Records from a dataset

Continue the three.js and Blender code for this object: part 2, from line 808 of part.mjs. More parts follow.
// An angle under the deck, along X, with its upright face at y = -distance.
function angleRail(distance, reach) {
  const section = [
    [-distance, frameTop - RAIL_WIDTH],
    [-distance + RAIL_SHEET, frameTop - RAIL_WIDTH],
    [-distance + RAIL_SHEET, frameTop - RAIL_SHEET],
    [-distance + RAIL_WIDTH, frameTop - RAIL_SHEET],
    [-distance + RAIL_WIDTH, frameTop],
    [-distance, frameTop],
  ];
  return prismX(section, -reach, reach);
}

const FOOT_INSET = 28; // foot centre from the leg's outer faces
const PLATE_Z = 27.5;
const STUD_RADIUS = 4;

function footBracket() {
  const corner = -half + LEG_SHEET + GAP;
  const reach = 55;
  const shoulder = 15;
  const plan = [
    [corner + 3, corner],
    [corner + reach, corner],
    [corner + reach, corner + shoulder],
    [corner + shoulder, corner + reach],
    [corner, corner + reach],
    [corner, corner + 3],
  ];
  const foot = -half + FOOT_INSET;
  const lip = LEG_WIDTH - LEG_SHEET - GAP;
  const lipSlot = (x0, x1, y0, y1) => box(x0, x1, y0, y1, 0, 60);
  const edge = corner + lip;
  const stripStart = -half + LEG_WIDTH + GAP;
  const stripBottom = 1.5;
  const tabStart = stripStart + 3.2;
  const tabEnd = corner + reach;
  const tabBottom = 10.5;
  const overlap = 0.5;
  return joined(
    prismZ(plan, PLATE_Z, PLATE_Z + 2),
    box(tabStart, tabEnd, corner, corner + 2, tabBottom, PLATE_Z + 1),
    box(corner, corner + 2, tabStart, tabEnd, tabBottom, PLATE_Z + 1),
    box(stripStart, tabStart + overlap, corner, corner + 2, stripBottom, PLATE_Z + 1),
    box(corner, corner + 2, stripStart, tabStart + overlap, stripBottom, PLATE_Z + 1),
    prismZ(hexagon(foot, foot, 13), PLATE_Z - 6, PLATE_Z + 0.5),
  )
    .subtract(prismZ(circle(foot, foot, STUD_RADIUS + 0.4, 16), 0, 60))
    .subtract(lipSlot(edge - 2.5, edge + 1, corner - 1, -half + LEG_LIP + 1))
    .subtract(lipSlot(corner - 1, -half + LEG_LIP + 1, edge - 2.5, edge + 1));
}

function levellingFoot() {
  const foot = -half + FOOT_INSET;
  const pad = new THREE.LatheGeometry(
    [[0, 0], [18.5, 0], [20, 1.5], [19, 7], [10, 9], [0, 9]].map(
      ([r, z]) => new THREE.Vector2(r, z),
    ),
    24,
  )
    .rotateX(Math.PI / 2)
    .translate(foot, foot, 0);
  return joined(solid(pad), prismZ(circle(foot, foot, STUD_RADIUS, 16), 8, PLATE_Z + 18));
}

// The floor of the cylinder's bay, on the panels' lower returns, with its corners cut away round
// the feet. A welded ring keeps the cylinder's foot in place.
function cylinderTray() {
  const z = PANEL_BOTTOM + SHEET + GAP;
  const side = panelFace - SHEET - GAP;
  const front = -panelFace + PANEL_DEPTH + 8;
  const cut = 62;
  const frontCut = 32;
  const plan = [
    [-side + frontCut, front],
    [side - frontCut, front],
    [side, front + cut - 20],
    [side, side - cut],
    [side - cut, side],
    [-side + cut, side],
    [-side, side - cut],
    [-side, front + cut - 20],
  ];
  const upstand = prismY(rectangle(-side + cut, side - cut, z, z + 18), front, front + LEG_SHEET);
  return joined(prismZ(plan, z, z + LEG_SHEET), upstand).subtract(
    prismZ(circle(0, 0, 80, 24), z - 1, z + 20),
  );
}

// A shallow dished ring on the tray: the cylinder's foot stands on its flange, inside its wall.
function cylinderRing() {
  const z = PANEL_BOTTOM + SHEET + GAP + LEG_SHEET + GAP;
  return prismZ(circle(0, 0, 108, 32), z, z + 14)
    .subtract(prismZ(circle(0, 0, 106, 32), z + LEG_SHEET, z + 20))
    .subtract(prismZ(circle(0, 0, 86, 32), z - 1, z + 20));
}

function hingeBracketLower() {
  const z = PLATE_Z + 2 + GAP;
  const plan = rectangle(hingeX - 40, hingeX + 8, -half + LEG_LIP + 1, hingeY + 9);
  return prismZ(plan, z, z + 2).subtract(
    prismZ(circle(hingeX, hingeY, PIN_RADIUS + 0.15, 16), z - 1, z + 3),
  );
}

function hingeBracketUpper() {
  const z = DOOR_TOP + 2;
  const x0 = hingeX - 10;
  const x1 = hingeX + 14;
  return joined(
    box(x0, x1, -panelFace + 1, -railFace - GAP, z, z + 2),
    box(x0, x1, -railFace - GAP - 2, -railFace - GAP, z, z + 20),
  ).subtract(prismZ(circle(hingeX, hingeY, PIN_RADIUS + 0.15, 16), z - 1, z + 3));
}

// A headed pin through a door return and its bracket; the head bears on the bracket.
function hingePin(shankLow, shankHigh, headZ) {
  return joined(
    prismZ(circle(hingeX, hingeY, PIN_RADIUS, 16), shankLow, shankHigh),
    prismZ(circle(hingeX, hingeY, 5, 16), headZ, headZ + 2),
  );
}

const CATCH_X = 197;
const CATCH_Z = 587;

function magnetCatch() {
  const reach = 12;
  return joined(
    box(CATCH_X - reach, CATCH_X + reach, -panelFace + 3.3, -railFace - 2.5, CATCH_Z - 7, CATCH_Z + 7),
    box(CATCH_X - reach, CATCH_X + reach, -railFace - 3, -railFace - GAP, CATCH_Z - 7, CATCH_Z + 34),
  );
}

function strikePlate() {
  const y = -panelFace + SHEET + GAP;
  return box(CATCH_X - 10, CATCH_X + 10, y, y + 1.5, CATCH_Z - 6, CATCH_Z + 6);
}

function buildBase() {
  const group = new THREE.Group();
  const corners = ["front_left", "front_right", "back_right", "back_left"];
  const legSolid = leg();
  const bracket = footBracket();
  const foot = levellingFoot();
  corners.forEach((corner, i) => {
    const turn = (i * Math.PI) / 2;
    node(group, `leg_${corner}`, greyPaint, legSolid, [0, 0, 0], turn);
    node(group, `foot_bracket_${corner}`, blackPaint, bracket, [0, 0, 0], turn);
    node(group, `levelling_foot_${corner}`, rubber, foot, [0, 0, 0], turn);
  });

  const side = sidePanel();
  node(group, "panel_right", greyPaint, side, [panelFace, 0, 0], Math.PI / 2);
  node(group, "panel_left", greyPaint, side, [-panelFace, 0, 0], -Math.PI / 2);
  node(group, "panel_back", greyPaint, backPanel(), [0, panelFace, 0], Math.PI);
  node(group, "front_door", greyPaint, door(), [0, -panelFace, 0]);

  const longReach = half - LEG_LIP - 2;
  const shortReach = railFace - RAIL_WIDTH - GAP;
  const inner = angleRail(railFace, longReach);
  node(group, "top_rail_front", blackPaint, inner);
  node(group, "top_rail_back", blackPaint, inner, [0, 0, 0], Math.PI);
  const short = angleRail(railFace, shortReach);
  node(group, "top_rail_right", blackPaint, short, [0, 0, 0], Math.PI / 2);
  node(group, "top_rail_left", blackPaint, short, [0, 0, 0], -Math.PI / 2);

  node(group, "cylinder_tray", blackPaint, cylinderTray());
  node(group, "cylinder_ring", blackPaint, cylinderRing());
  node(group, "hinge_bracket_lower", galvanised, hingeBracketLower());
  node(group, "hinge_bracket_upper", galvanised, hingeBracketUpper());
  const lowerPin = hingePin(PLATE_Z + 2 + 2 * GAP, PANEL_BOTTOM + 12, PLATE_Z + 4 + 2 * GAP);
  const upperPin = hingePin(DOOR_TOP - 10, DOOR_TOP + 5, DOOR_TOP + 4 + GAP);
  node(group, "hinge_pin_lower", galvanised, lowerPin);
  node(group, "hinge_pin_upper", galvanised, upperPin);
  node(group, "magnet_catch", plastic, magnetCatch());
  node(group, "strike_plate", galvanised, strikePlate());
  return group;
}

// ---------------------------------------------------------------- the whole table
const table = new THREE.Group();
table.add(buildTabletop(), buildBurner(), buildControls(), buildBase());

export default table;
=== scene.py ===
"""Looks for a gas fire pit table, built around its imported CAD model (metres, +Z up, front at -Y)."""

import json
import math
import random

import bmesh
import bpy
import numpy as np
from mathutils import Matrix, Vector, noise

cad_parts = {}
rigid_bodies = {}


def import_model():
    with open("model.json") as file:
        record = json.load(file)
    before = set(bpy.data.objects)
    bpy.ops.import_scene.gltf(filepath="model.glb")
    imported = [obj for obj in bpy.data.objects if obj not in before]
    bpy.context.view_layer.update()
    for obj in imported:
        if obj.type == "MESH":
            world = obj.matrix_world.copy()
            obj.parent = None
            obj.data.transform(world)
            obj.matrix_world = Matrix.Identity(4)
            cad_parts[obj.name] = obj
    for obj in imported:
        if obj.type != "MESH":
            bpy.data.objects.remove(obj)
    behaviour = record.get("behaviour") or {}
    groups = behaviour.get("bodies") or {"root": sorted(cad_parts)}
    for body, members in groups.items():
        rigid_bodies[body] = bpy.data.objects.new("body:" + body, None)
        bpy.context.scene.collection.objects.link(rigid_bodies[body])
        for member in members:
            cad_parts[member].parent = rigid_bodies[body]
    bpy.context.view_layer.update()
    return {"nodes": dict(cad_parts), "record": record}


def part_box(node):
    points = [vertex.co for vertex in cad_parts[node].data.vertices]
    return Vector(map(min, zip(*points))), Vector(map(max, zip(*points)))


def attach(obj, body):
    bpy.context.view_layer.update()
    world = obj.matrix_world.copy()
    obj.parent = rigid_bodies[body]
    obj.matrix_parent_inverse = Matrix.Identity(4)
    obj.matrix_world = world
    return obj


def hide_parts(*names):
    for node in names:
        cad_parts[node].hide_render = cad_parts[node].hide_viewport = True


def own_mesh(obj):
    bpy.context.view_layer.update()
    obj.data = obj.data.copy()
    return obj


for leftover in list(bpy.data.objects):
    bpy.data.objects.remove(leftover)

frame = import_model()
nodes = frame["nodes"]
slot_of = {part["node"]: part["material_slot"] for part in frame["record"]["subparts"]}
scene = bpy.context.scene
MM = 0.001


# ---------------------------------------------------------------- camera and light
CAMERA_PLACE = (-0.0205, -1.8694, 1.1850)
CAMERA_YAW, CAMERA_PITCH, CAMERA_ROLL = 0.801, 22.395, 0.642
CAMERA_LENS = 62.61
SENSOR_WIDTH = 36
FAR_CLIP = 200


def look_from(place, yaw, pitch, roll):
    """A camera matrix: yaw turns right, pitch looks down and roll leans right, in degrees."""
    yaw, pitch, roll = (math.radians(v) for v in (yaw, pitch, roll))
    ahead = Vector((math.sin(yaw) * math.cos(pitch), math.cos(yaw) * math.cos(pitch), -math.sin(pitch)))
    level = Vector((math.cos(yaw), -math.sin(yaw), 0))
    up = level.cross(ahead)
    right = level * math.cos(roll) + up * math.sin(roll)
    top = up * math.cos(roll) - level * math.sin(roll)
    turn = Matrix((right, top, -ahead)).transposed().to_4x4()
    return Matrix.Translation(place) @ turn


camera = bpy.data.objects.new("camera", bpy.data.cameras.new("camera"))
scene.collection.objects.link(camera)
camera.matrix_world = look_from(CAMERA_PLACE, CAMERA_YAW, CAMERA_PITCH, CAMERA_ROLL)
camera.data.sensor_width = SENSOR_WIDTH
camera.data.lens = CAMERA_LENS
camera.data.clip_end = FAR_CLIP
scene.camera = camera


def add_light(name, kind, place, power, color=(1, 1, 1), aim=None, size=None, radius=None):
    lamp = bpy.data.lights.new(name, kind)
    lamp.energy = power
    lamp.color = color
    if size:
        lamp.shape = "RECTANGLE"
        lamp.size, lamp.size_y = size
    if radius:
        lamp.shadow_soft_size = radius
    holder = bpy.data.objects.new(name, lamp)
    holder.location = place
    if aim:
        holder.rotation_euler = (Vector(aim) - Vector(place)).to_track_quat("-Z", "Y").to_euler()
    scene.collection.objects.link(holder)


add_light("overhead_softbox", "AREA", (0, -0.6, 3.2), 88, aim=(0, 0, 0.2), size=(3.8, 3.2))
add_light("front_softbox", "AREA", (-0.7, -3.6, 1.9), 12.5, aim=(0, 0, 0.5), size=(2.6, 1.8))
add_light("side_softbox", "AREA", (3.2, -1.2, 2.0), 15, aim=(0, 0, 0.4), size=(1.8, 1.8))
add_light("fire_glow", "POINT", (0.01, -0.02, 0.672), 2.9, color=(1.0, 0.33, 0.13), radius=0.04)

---

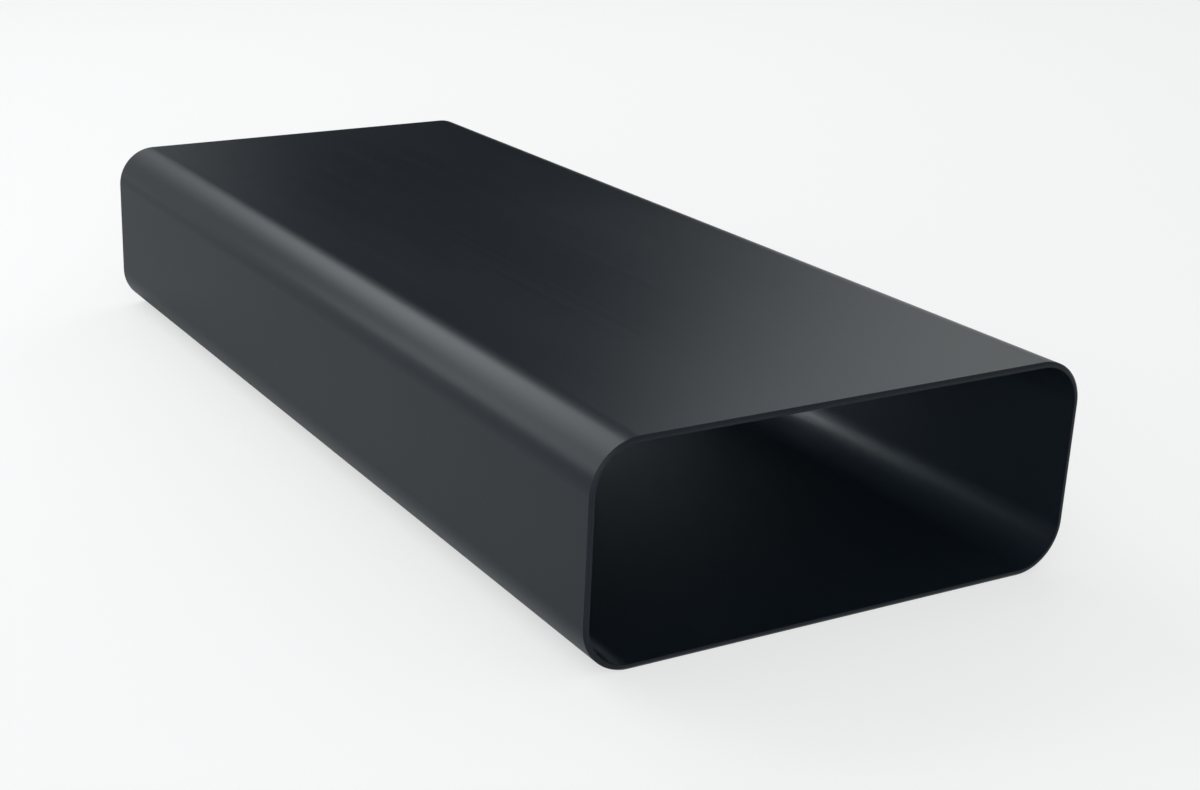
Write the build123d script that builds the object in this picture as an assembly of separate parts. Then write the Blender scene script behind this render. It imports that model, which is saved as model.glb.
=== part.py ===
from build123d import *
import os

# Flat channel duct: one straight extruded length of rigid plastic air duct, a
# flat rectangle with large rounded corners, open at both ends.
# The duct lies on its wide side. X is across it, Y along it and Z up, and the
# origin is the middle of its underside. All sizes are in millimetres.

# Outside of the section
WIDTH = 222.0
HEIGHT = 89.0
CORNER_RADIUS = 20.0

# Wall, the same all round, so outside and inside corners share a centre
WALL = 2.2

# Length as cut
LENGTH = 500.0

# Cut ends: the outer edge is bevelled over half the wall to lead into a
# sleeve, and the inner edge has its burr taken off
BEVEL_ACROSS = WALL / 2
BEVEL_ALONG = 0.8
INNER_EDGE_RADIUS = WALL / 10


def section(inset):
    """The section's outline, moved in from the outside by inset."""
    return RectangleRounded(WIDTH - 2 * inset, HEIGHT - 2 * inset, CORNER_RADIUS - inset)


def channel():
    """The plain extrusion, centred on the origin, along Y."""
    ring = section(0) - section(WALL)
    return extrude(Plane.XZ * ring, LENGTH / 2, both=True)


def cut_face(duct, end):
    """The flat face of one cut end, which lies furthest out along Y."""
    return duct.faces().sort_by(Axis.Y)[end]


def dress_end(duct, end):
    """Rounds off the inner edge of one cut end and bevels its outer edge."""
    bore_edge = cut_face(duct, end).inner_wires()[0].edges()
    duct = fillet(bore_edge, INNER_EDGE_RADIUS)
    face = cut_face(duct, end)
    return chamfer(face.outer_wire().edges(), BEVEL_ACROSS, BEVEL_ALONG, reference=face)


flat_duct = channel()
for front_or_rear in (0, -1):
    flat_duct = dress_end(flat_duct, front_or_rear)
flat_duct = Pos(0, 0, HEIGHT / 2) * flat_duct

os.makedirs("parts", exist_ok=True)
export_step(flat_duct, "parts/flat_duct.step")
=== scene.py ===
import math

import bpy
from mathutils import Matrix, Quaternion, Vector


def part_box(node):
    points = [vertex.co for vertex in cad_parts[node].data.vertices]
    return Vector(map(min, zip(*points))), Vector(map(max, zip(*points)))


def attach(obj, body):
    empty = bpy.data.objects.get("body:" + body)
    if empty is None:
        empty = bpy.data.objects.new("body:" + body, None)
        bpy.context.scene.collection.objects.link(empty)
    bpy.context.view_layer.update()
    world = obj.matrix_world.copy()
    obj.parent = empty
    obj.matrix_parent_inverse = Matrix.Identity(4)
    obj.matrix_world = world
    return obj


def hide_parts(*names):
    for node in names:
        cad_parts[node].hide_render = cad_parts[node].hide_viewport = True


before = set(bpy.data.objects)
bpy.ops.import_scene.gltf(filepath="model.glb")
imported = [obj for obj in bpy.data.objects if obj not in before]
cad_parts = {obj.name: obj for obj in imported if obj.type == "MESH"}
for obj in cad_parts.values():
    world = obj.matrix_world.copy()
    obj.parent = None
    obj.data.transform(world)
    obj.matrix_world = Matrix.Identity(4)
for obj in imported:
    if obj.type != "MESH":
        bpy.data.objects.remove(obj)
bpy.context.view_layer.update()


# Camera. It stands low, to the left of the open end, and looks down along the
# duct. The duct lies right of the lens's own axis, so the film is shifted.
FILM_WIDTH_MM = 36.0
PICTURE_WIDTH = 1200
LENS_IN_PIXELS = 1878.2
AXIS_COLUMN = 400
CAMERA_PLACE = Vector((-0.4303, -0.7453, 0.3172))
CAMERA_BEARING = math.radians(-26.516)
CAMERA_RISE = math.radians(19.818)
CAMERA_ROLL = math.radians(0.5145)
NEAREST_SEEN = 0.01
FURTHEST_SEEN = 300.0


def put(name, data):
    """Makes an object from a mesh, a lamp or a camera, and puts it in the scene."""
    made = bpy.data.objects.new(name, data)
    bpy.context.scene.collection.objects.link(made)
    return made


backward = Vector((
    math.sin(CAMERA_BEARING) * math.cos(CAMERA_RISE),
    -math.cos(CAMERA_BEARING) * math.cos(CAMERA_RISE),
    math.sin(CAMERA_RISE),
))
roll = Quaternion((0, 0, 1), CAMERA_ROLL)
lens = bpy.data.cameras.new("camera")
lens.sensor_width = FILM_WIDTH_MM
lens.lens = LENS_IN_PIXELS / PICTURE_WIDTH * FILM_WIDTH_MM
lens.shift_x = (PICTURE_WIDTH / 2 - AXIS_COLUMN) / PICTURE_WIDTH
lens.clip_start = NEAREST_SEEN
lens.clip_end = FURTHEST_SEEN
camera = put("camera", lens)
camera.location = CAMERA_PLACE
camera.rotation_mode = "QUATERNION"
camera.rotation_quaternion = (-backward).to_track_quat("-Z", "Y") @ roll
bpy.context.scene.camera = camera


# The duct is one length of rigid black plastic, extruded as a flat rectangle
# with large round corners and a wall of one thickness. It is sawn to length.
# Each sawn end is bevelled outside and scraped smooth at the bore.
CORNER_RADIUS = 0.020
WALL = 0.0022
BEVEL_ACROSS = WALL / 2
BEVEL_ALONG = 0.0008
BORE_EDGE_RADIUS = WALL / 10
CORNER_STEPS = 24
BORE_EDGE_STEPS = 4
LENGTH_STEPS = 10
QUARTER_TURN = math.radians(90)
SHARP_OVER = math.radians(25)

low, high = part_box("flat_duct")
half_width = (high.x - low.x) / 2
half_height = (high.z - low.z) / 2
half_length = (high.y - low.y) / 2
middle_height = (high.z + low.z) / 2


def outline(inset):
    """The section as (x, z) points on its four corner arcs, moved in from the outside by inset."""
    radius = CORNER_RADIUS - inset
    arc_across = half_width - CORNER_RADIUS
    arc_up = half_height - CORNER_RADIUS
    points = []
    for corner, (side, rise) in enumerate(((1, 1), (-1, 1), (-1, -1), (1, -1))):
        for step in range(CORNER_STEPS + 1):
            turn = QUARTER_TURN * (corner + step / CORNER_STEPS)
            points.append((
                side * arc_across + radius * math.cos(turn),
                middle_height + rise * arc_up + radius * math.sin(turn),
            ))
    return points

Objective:
Begin with the line containing "flat_duct = channel()", end with the line containing "if empty is", and transcribe exactly every line in that span, with nothing added.

Output below:
flat_duct = channel()
for front_or_rear in (0, -1):
    flat_duct = dress_end(flat_duct, front_or_rear)
flat_duct = Pos(0, 0, HEIGHT / 2) * flat_duct

os.makedirs("parts", exist_ok=True)
export_step(flat_duct, "parts/flat_duct.step")
=== scene.py ===
import math

import bpy
from mathutils import Matrix, Quaternion, Vector


def part_box(node):
    points = [vertex.co for vertex in cad_parts[node].data.vertices]
    return Vector(map(min, zip(*points))), Vector(map(max, zip(*points)))


def attach(obj, body):
    empty = bpy.data.objects.get("body:" + body)
    if empty is None:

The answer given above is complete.